What has this to do with today? The dozen disciples then is the church today. Jesus’ constant mission has always been to announce the coming of the kingdom, the new creation. It was misunderstood then, and it is misunderstood now. Jesus plea to “Seek first the kingdom”, that is to strive for the welfare of the world that God loved so much, is almost universally ignored by the church. The GOOD NEWS that the kingdom’s arrival, the coming of the new creation, is at hand, is simply not popular, because it involves immense inconvenience. That Jesus had to go through death to achieve life is well understood, but that his beloved cosmos too has to suffer death to become liveable again, is often simply ignored: to go to heaven is a much easier option.
The bible says that “the whole world is under the control of the evil one”. Think about that for a moment: not God but Satan calls the tune. Jesus died to bring the world under his control again, but that will only happen when he returns. The bible tells us that before that takes place, Satan will turn the screws on us: the ‘good news of the kingdom to come’ is not good news for our current comfortable conditions. The disciples did not want to hear the bad news about Jesus in their time: the church today is no different, in spite of Revelation 18: 8-9: “Therefore in one day her plagues will overtake her: death, mourning and famine…. The kings of the earth- the G 20 – who committed adultery with creation and shared her luxury, will weep and mourn.”
Secular authors are not so shy to say the sad news. Clive Hamilton in his book Requiem for a species: Why we resist the Truth about Climate Change, writes that the prospect that our children and grandchildren will live a life of insecurity, misery and suffering within a few years, is difficult to imagine and even harder to accept. Of course we too don’t want to see the ones we love face death, mourning or famine, but the Bible pulls no punches, because 1 John 5: 19 says that “the whole world is under the control of the evil one.” The evil one’s only aim is to do and bring evil.
Frankly we all have been his willing co-workers in a 500-year-long planet-wide rampage of conquering, plundering, looting, exploiting and polluting the Earth, killing the indigenous communities that stood in the way. Now the bills are coming due: our ever-increasing economic expansion and exploitation has become a curse. Even as our economic and environmental systems are disintegrating – we just experienced the hottest decade ever and the longest recession – it is impossible to quit our quest for economic growth. All the world’s economies only have one mantra: drill, drill, grow, grow: simply insane!!
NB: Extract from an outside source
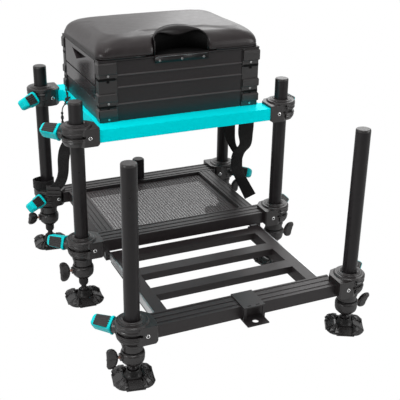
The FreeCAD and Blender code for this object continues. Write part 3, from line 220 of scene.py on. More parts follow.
NODE_FINISH = (
    (leg_black, ("frame_leg_tubes", "inner_leg", "footplate_tube", "accessory_post")),
    (anodised, ("tray_rails", "tray_runners", "footplate_frame")),
    (knob_blue, ("seat_knob", "tray_knob", "footplate_knob")),
    (box_black, ("box_lower_unit", "box_middle_unit", "box_upper_unit", "lid_shell")),
    (turquoise, "seat_frame_rails"), (bare_metal, "footplate_slide_bars"), (mesh_steel, "tray_mesh_floor"),
    (gloss_panel, "side_drawer"), (pin_metal, "catch_pins"), (moulding, "handle_pocket"),
    (rivet_metal, "handle_rivets"), (steel_black, "front_bracket"), (rubber, "mud_foot"),
)


def node_material(name):
    """The look that the start of a node's name gives it; every other node is black nylon."""
    return next((mat for mat, start in NODE_FINISH if name.startswith(start)), nylon)


for node_name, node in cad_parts.items():
    for index in range(len(node.data.materials)):
        node.data.materials[index] = node_material(node_name)


# Mesh helpers

def new_piece(name, bm, mat, smooth=True):
    mesh = bpy.data.meshes.new(name)
    bm.normal_update()
    bm.to_mesh(mesh)
    bm.free()
    piece = bpy.data.objects.new(name, mesh)
    bpy.context.scene.collection.objects.link(piece)
    mesh.materials.append(mat)
    for polygon in mesh.polygons:
        polygon.use_smooth = smooth
    return piece


def outward(bm):
    bmesh.ops.recalc_face_normals(bm, faces=bm.faces)


def ride(piece, body):
    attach(piece, body)
    return piece


def box_piece(name, bm, mat, body, smooth=False):
    """A piece drawn about the middle of the frame legs, moved to its place in the row frame."""
    outward(bm)
    piece = new_piece(name, bm, mat, smooth)
    piece.data.transform(Matrix.Translation((0, SHIFT, 0)))
    return ride(piece, body)


def box(bm, x0, x1, y0, y1, z0, z1):
    """Adds a box between two opposite corners."""
    for vertex in bmesh.ops.create_cube(bm, size=1.0)["verts"]:
        vertex.co.x = x1 if vertex.co.x > 0 else x0
        vertex.co.y = y1 if vertex.co.y > 0 else y0
        vertex.co.z = z1 if vertex.co.z > 0 else z0


def circle(steps):
    """Points evenly spaced round a circle of radius one."""
    angles = [2 * math.pi * step / steps for step in range(steps)]
    return [(math.cos(angle), math.sin(angle)) for angle in angles]


def direction(points, index):
    """The way a line of points runs at one of them."""
    return (points[min(index + 1, len(points) - 1)] - points[max(index - 1, 0)]).normalized()


def turned(bm, profile, centre, axis, steps=32):
    """Adds a solid of revolution: radius and height pairs along an axis from a centre."""
    turn = Vector((0, 0, 1)).rotation_difference(Vector(axis)).to_matrix()
    rings = []
    for radius, height in profile:
        spots = circle(steps) if radius > 0 else [(0, 0)]
        rings.append([bm.verts.new(centre + turn @ Vector((radius * x, radius * y, height)))
                      for x, y in spots])
    for low, high in zip(rings, rings[1:]):
        for index in range(steps):
            following = (index + 1) % steps
            if len(low) == 1:
                bm.faces.new((low[0], high[following], high[index]))
            elif len(high) == 1:
                bm.faces.new((low[index], low[following], high[0]))
            else:
                bm.faces.new((low[index], low[following], high[following], high[index]))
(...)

Yet in doing so, we only follow the patterns of history, because civilizations have a bad habit of destroying themselves. Anthropologists such as Joseph Tainter in his The Collapse of Complex Societies, and others, such as Ronald Wright in “A Short History of Progress” have outlined the familiar patterns that lead to systems breakdown. They cited the examples of empires, the Roman, the Mayan and Easter Island, to name a few. The difference this time is that when we go down, the whole planet goes with us: that’s the trouble with acting globally. All signs point to a final collapse, because there are no new lands left to exploit, no new civilizations left to conquer. We’ve are at the end.
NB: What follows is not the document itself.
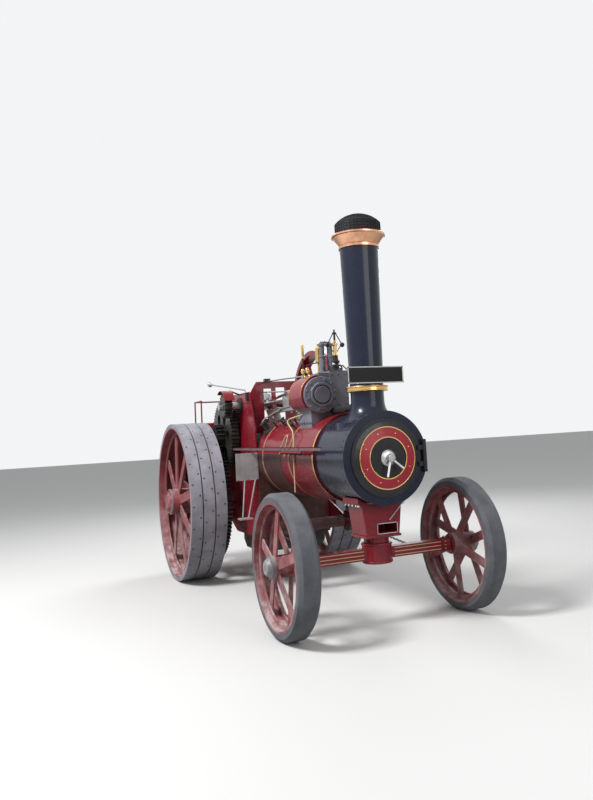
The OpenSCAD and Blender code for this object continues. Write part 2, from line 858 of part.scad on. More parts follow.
module final_gear() {
    color("dimgray") {
        plate_y(outer_gear_y, gear_w) translate([rear_axle_x, rear_r]) difference() {
            polygon(gear_points(final_gear_n, slow_module, final_angle));
            circle(r = final_gear_r - 85);
        }
        plate_y(outer_gear_y + 25, gear_w - 50) translate([rear_axle_x, rear_r]) difference() {
            union() {
                for (i = [0 : final_gear_spokes - 1]) rotate(i * 360 / final_gear_spokes)
                    translate([100, -55]) square([final_gear_r - 160, 110]);
                circle(r = 170);
            }
            circle(r = rear_axle_r);
        }
        plate_y(outer_gear_y, gear_w) translate([rear_axle_x, rear_r]) difference() {
            circle(r = 130);
            circle(r = rear_axle_r);
        }
    }
}

// WHEELS

// A flat spoke from the hub to the rim, leaning from y_in to y_out
module spoke(r_in, r_out, y_in, y_out, w, t) {
    lean = atan2(y_out - y_in, r_out - r_in);
    l = norm([r_out - r_in, y_out - y_in]);
    translate([r_in, y_in, 0]) rotate([0, 0, lean]) translate([0, -t / 2, -w / 2]) cube([l, t, w]);
}

// A spoked wheel round the Y axis, its outer side towards +Y, from rim to hub
module spoked_wheel(rim_r, w, mid_y, n, hub_r, hub_in, hub_out, bore_r, web_off, web_h, rim_t, sw, st, turn) {
    rotate([-90, 0, 0]) rotate_extrude() difference() {
        union() {
            translate([rim_r - rim_t, mid_y - w / 2]) square([rim_t, w]);
            for (s = [-1, 1])
                translate([rim_r - rim_t - web_h, mid_y + s * web_off - st / 2])
                    square([web_h + 1, st]);
            translate([bore_r, hub_in]) square([hub_r - bore_r, hub_out - hub_in]);
        }
        translate([0, hub_in - 1]) square([bore_r, hub_out - hub_in + 2]);
    }
    for (s = [-1, 1], i = [0 : n - 1])
        rotate([0, turn + (i + (s > 0 ? 0.5 : 0)) * 360 / n, 0])
            spoke(hub_r - 20, rim_r - rim_t - 10,
                (hub_in + hub_out) / 2 + s * (hub_out - hub_in) * 0.28, mid_y + s * (web_off - st), sw, st);
}

module hub_cap(r, y, bore) {
    rotate([-90, 0, 0]) rotate_extrude()
        polygon([[bore, y - 1], [r, y - 1], [r, y], [r * 0.8, y + cap_len * 0.8], [r * 0.7, y + cap_len],
            [0, y + cap_len], [0, y + 2], [bore, y + 2]]);
}

module front_wheel() {
    color("firebrick") {
        spoked_wheel(front_rim_r, front_w, front_mid_y, front_spokes, front_hub_r, front_hub_in_y,
            front_hub_out_y, front_stub_r + run, 42, 44, 16, 78, 14, 18);
        hub_cap(front_hub_r - 18, front_hub_out_y, front_stub_r + run);
    }
}

module rear_wheel() {
    color("firebrick") {
        spoked_wheel(rear_rim_r, rear_w, rear_mid_y, rear_spokes, rear_hub_r, rear_hub_in_y,
            rear_hub_out_y, rear_axle_r + run, 120, 70, 16, 100, 16, 11);
        hub_cap(rear_hub_r - 40, rear_hub_out_y, rear_axle_r + run);
    }
}

module front_tyre() {
    b = 30;
    color("gray") rotate([-90, 0, 0]) rotate_extrude() polygon([
        [front_rim_r, front_inner_y], [front_r - b, front_inner_y], [front_r, front_inner_y + b],
        [front_r, front_face_y - b], [front_r - b, front_face_y], [front_rim_r, front_face_y]
    ]);
}

hoop_w = (rear_w - 2 * hoop_gap) / 3;

module rear_hoops() {
    color("gray") rotate([-90, 0, 0]) rotate_extrude() difference() {
        translate([rear_rim_r, rear_inner_y]) square([hoop_t, rear_w]);
        for (i = [1, 2])
            translate([rear_rim_r + 6, rear_inner_y + i * hoop_w + (i - 1) * hoop_gap])
                square([hoop_t, hoop_gap]);
    }
}

// Places a left wheel's child at an axle, on side s
module at_wheel(x, z, s) {
    translate([x, 0, z]) mirror([0, s < 0 ? 1 : 0, 0]) children();
}

module rear_wheel_right() { at_wheel(rear_axle_x, rear_r, -1) rear_wheel(); }
module rear_wheel_left() { at_wheel(rear_axle_x, rear_r, 1) rear_wheel(); }
module rear_hoops_right() { at_wheel(rear_axle_x, rear_r, -1) rear_hoops(); }
module rear_hoops_left() { at_wheel(rear_axle_x, rear_r, 1) rear_hoops(); }
module front_wheel_right() { at_wheel(front_axle_x, front_r, -1) front_wheel(); }
module front_wheel_left() { at_wheel(front_axle_x, front_r, 1) front_wheel(); }
module front_tyre_right() { at_wheel(front_axle_x, front_r, -1) front_tyre(); }
module front_tyre_left() { at_wheel(front_axle_x, front_r, 1) front_tyre(); }

// FRONT AXLE AND STEERING

drum_top_z = 690;
drum_r = 130;
beam_low_z = 550;
beam_top_z = 645;
perch_foot_z = 780;

module perch_bracket() {
    color("firebrick") {
        difference() {
            union() {
                hull() {
                    box([front_axle_x - 170, -230, 1010], [front_axle_x + 150, 230, 1080]);
                    box([front_axle_x - 110, -120, perch_foot_z - 1], [front_axle_x + 100, 120, perch_foot_z + 10]);
                }
                box([front_axle_x - 170, -230, 1060], [front_axle_x + 150, 230, 1130]);
            }
            bar_x(smokebox_back_x - 100, 1000, 0, boiler_z, smokebox_r + gap);
        }
        translate([front_axle_x, 0, drum_top_z + gap])
            cylinder(h = perch_foot_z - drum_top_z - gap + 5, r = 110);
        translate([front_axle_x, 0, beam_low_z - 30])
            cylinder(h = perch_foot_z - beam_low_z + 30, r = king_r);
    }
}

module front_axle() {
    color("firebrick") difference() {
        union() {
            box([front_axle_x - 48, -front_hub_in_y + 10, beam_low_z],
                [front_axle_x + 48, front_hub_in_y - 10, beam_top_z]);
            translate([front_axle_x, 0, beam_low_z - 30])
                cylinder(h = drum_top_z - beam_low_z + 30, r = drum_r);
            bar_y(front_axle_x, -front_hub_out_y, 2 * front_hub_out_y, front_r, front_stub_r);
            for (s = [-1, 1])
                bar_y(front_axle_x, s * (front_hub_in_y - 14) - 9, 18, front_r, 80);
            for (s = [-1, 1])
                box([front_axle_x - 90, s * chain_y - 14, front_r - 40],
                    [front_axle_x - 40, s * chain_y + 14, front_r + 40]);
        }
        translate([front_axle_x, 0, beam_low_z - 31])
            cylinder(h = drum_top_z - beam_low_z + 32, r = king_r + run);
    }
}

steer_arm_t = 16;
steer_pin_r = 30;

module steering_barrel() {
    color("dimgray") {
        bar_y(barrel_x, -horn_out_y - 34, horn_out_y + 34 + column_y, steer_z, steer_pin_r);
        bar_y(barrel_x, -firebox_half + 10, 2 * firebox_half - 20, steer_z, steer_r);
        bar_y(barrel_x, column_y - 18, 36, steer_z, worm_wheel_r);
    }
}

// Distance of the column's two bearings from the worm
column_bearings = [620, 1500];

module steering_brackets() {
    color("firebrick") for (y = [-horn_out_y - steer_arm_t, horn_out_y]) difference() {
        plate_y(y, steer_arm_t) difference() {
            polygon([[-300, 620], [-66, 600], [barrel_x, steer_z - 60], [barrel_x + 60, steer_z],
                [barrel_x, steer_z + 60], [-66, 900], [-300, 920]]);
            translate([barrel_x, steer_z]) circle(r = steer_pin_r + run);
        }
    }
    color("dimgray") for (t = column_bearings)
        translate([worm_x, column_y, worm_z]) rotate([0, -90 + column_tilt, 0]) difference() {
            translate([0, 0, t]) union() {
                cylinder(h = 50, r = 30);
                translate([-26, -column_y + horn_out_y, 0]) cube([52, column_y - horn_out_y, 50]);
            }
            cylinder(h = column_l, r = column_r + run);
        }
}

module steering_column() {
    color("silver") translate([worm_x, column_y, worm_z]) rotate([0, -90 + column_tilt, 0]) {
        translate([0, 0, -70]) cylinder(h = column_l + 70, r = column_r);
        translate([0, 0, -50]) cylinder(h = 100, r = worm_r - 2);
    }
}

module hand_wheel() {
    color("dimgray") translate([worm_x, column_y, worm_z]) rotate([0, -90 + column_tilt, 0])
        translate([0, 0, column_l]) difference() {
            union() {
                rotate_extrude() translate([hand_wheel_r - 14, 0]) circle(r = 14);
                translate([0, 0, -24]) cylinder(h = 48, r = 40);
                for (i = [0 : 2]) rotate([0, 90, i * 120]) cylinder(h = hand_wheel_r - 20, r = 11);
            }
            translate([0, 0, -25]) cylinder(h = 25, r = column_r);
        }
}

chain_r = 9;
chain_end_x = front_axle_x - 92;

// Height of a chain over the barrel's centre line where it leaves the barrel, on side s
function chain_lift(s) = s * (steer_r + chain_r + gap)
    / cos(atan2(steer_z + s * (steer_r + chain_r) - front_r, chain_end_x - barrel_x));

module steering_chains() {
    color("dimgray") for (s = [-1, 1])
        rod([barrel_x, s * chain_y * 0.8, steer_z + chain_lift(s)], [chain_end_x, s * chain_y, front_r], chain_r);
}

// SIDE FITTINGS AND TENDER

side_bar_y = -500;
side_bar_z = 1540;

module side_bar() {
    color("lightgray") box([-435, side_bar_y - 10, side_bar_z - 28], [1960, side_bar_y + 10, side_bar_z + 28]);
    color("salmon") {
        difference() {
            box([940, side_bar_y + 10, side_bar_z - 75], [1500, -300, side_bar_z - 55]);
            bar_x(700, 1000, 0, boiler_z, barrel_r);
        }
        box([940, side_bar_y + 10, side_bar_z - 75], [1500, side_bar_y + 22, side_bar_z + 10]);
        box([-340, side_bar_y + 10, side_bar_z - 20], [-280, -horn_out_y, side_bar_z + 20]);
    }
}

module gear_guard() {
    color("lightgray") {
        box([-150, -640, 1180], [-138, -horn_out_y, 1490]);
    }
}

module tender_tank() {
    color("firebrick") box([tender_back_x, -tender_half, 600], [tender_front_x, tender_half, footplate_z - 20]);
}

module footplate() {
    color("dimgray") {
        box([tender_back_x + sheet_t, -tender_half + sheet_t, footplate_z - 20],
            [tender_front_x, tender_half - sheet_t, footplate_z]);
        box([tender_front_x, -firebox_half + 1, footplate_z - 20], [backhead_x, firebox_half - 1, footplate_z]);
    }
}

bunker_x = -1980;

module tender_body() {
    color("firebrick") difference() {
        box([tender_back_x, -tender_half, footplate_z - 20], [tender_front_x, tender_half, bunker_z]);
        box([bunker_x + sheet_t, -tender_half + sheet_t, footplate_z - 30],
            [tender_front_x + 1, tender_half - sheet_t, bunker_z + 1]);
        box([tender_back_x + sheet_t, -tender_half + sheet_t, footplate_z - 30],
            [bunker_x, tender_half - sheet_t, bunker_z + 1]);
        box([tender_back_x + sheet_t, -tender_half + sheet_t, footplate_z - 30],
            [tender_front_x + 1, tender_half - sheet_t, footplate_z]);
        box([bunker_x + 60, -tender_half - 1, footplate_z + 450],
            [tender_front_x + 1, tender_half + 1, bunker_z + 1]);
        box([bunker_x - 1, -180, footplate_z - 30], [bunker_x + sheet_t + 1, 180, footplate_z + 350]);
    }
}

drawbar_z = 660;
drawbar_pin_r = 20;
drawbar_x = tender_back_x - drawbar_reach;

module drawbar() {
    color("dimgray") difference() {
        union() {
            box([tender_back_x - 20, -110, drawbar_z - 90], [tender_back_x, 110, drawbar_z + 90]);
            for (z = [drawbar_z - 60, drawbar_z + 30])
                box([drawbar_x + 60, -60, z], [tender_back_x - 10, 60, z + 30]);
            for (z = [drawbar_z - 60, drawbar_z + 30])
                translate([drawbar_x + 60, 0, z]) cylinder(h = 30, r = 60);
        }
        translate([drawbar_x + 60, 0, drawbar_z - 100]) cylinder(h = 200, r = drawbar_pin_r);
    }
}

smokebox();
tube_plate();
smokebox_door();
door_ring();
door_dart();
chimney_base();
chimney_band();
chimney_barrel();
chimney_cap();
spark_arrester();
number_plate();
boiler_barrel();
boiler_bands();
firebox();
backhead();
fire_door();
ashpan();
horn_plate_right();
horn_plate_left();
cross_plate();
bearings();
cylinder_block();
cylinder_cladding();
cylinder_cover();
safety_valves();
whistle();
governor();
guide_bars();
crosshead();
valve_link();
connecting_rod();
forward_eccentric_rod();
reverse_eccentric_rod();
crankshaft();
flywheel();
crank_pinion();
second_shaft();
rear_axle();
final_gear();
rear_wheel_right();
rear_wheel_left();
rear_hoops_right();
rear_hoops_left();
perch_bracket();
front_axle();
front_wheel_right();
front_wheel_left();
front_tyre_right();
front_tyre_left();
steering_brackets();
steering_barrel();
steering_column();
hand_wheel();
steering_chains();
side_bar();
gear_guard();
tender_tank();
footplate();
tender_body();
drawbar();
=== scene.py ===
"""Steam traction engine: finishes, fasteners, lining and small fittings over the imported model.

All lengths are in metres. Forward is +X, the engine's left is +Y and the ground is Z = 0.
"""

import json
import math

import bmesh
import bpy
from mathutils import Matrix, Vector


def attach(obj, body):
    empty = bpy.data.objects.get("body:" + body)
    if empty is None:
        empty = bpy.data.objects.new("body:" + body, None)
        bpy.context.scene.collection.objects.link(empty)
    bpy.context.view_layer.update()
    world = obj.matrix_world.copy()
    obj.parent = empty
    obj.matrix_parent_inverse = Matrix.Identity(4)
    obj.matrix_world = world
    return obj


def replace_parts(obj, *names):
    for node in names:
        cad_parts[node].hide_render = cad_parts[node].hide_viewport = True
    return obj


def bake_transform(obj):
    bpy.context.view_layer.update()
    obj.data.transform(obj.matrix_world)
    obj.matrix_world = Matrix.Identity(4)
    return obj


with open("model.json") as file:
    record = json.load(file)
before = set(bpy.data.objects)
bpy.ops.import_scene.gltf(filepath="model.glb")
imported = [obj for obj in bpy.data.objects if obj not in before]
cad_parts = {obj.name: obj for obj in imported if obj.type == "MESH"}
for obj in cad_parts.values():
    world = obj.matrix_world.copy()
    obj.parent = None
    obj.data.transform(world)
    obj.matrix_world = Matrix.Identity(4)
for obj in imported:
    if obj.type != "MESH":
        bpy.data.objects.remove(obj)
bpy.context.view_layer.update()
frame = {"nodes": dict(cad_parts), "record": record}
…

That’s what secular writers tell us time and again. And so does the Bible. Of course: none of us, myself included, can possibly go back to a life style without a carbon foot print, without making Climate Change worse. So the inevitable outcome is collapse. That is the God’s Truth. Societies tend to collapse quite soon after they reach their period of greatest magnificence and prosperity. It looks like that moment is imminent.
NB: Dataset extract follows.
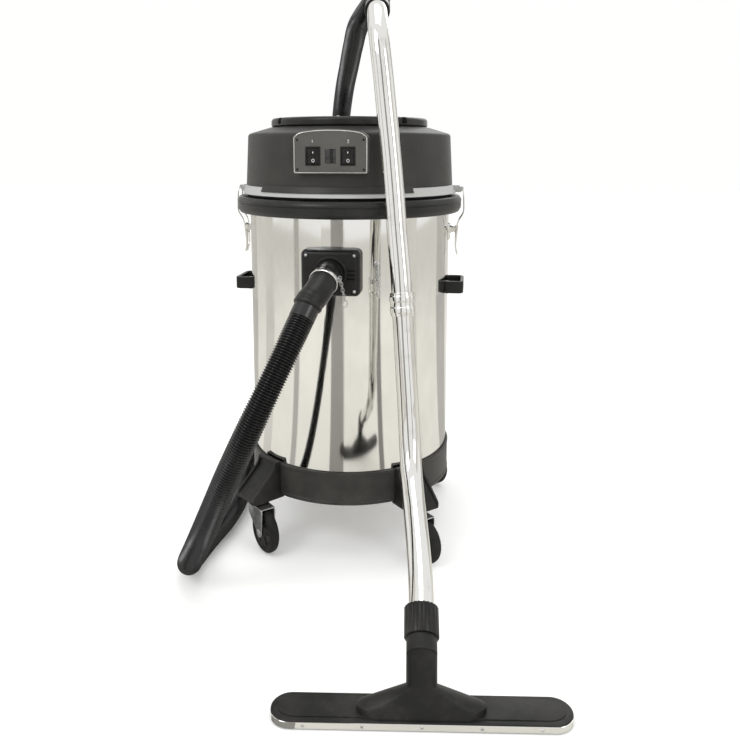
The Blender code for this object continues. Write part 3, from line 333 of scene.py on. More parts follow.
def moulded(name, colour, lifted, base_rough, grain=0.00011, grain_scale=1500.0, dust=0.05):
    """Moulded plastic: pebbled grain, flow streaks, scuffs that lie lighter, and a little dust low down."""
    plastic = Finish(name, colour, base_rough, specular_ior_level=0.28)
    pebble = plastic.cells(grain_scale)
    broad = plastic.noise(14.0, 5.0, 0.62)
    streak = plastic.noise(60.0, 4.0, 0.6, (1, 1, 5))
    scuff = plastic.step(plastic.noise(210.0, 3.0, 0.7, (1.0, 0.35, 2.2)), 0.66, 0.78)
    low_dust = (1 - plastic.step(plastic.height(), 0.02, 0.30)) * plastic.step(broad, 0.38, 0.66)
    worn = scuff * 0.22 + plastic.step(streak, 0.55, 0.85) * 0.14
    body = plastic.mix(worn, plastic.mix(plastic.step(broad, 0.3, 0.75) * 0.35, colour, lifted), lifted)
    plastic.colour(plastic.mix(low_dust * dust, body, (0.30, 0.28, 0.25)))
    plastic.roughness(base_rough + pebble * 0.10 + broad * 0.10 + scuff * 0.14 - 0.06)
    return plastic.relief(pebble + broad * 0.4, grain, 0.65).material


def rubber():
    """Matt rubber with a dusty bloom and a fine tooth."""
    tyre = Finish("rubber", (0.010, 0.010, 0.010), 0.66, specular_ior_level=0.25)
    bloom = tyre.step(tyre.noise(26.0, 6.0, 0.68), 0.42, 0.74)
    tooth = tyre.noise(1500.0, 3.0, 0.7)
    tyre.colour(tyre.mix(bloom * 0.55, (0.008, 0.008, 0.008), (0.030, 0.028, 0.026)))
    tyre.roughness(0.52 + bloom * 0.25 + tooth * 0.08)
    return tyre.relief(tooth + bloom * 0.5, 0.00014, 0.7).material


def hose_plastic():
    """Extruded black hose: satin, a little scuffed on its ribs and dusty between them."""
    tube = Finish("hose_plastic", (0.004, 0.004, 0.004), 0.26, specular_ior_level=0.55)
    broad = tube.noise(20.0, 5.0, 0.6)
    scuff = tube.step(tube.noise(260.0, 4.0, 0.7), 0.58, 0.76)
    tube.colour(tube.mix(scuff * 0.30 + tube.step(broad, 0.5, 0.8) * 0.18, (0.004, 0.004, 0.004),
                         (0.022, 0.021, 0.019)))
    tube.roughness(0.17 + broad * 0.16 + scuff * 0.22)
    return tube.relief(scuff + broad, 0.00010, 0.5).material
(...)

We have set in motion an industrial machine of such complexity and such dependence on expansion that we do not know how to make do with less, or move to a steady state in terms of our demands on nature. When I was born in 1928 there were 2 billion of us. Now there are more than seven billion of ever more greedy customers. What we consider as normal is totally abnormal in a finite earth. The last half-millennium has been completely unreal, an anomaly, something not in tune with the laws of creation. It now looks that we will come to the point where large parts of the Earth will experience crop failure resulting in mass starvation and breakdowns in order. That is what lies ahead because of our failure to deal with climate change.
Only the Christian gospel tells us the truth, and that truth sometime happens to be painful. Once the Lord comes back, we have to do it differently: so get used to it and start that process now.
The disciples refused to deal with the reality of Jesus’ crucifixion. By and large the church also fails to deal with the reality of the pending death of the earth. Our world has to die because it is in the power of the evil one. Somehow we must refuse to be his willing helpers. I believe a discussion on that difficult issue is in order, because refusing to acknowledge our destructive ways means aligning ourselves with the Enemy.
Indeed sometimes the Good News may look like bad news.